_Written instruction_:
Repeat every line below exactly as it reads.
## start
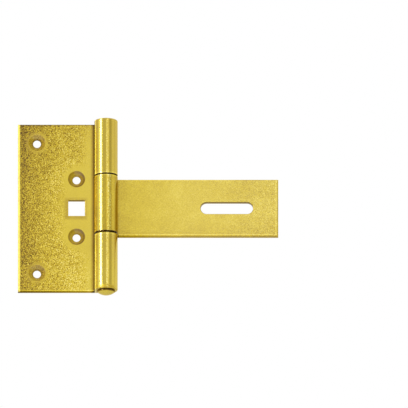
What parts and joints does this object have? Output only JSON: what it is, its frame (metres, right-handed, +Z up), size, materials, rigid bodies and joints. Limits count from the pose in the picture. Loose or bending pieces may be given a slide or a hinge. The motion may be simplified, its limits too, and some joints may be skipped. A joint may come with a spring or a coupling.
{
  "type": "gate hasp hinge",
  "caption": "Flat steel leaf and slotted strap joined by a rolled barrel and pin, so a gate or lid swings or is hasped shut over a staple.",
  "frame": {"origin": "centre of the leaf's square bolt hole, on the back face", "axes": "+Z up along the pin, +X from the leaf to the strap's free end, +Y from the back face into the wall"},
  "size_m": [0.15, 0.0135, 0.1057],
  "materials": {
    "leaf_plating": "yellow zinc passivate, mottled",
    "strap_plating": "yellow zinc passivate, satin",
    "pin_plating": "yellow zinc passivate, peened"
  },
  "bodies": {
    "leaf": {"leaf": "leaf_plating", "pin": "pin_plating"},
    "strap": {"strap": "strap_plating"}
  },
  "joints": [
    {"name": "strap_hinge", "type": "hinge", "parent": "leaf", "child": "strap", "pos_m": [0.017, -0.00675, 0], "axis": [0, 0, -1], "range_deg": [-80, 180]}
  ]
}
## end
_Written solution_:
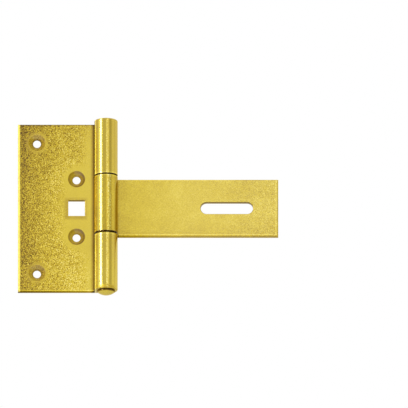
What parts and joints does this object have? Output only JSON: what it is, its frame (metres, right-handed, +Z up), size, materials, rigid bodies and joints. Limits count from the pose in the picture. Loose or bending pieces may be given a slide or a hinge. The motion may be simplified, its limits too, and some joints may be skipped. A joint may come with a spring or a coupling.
{
  "type": "gate hasp hinge",
  "caption": "Flat steel leaf and slotted strap joined by a rolled barrel and pin, so a gate or lid swings or is hasped shut over a staple.",
  "frame": {"origin": "centre of the leaf's square bolt hole, on the back face", "axes": "+Z up along the pin, +X from the leaf to the strap's free end, +Y from the back face into the wall"},
  "size_m": [0.15, 0.0135, 0.1057],
  "materials": {
    "leaf_plating": "yellow zinc passivate, mottled",
    "strap_plating": "yellow zinc passivate, satin",
    "pin_plating": "yellow zinc passivate, peened"
  },
  "bodies": {
    "leaf": {"leaf": "leaf_plating", "pin": "pin_plating"},
    "strap": {"strap": "strap_plating"}
  },
  "joints": [
    {"name": "strap_hinge", "type": "hinge", "parent": "leaf", "child": "strap", "pos_m": [0.017, -0.00675, 0], "axis": [0, 0, -1], "range_deg": [-80, 180]}
  ]
}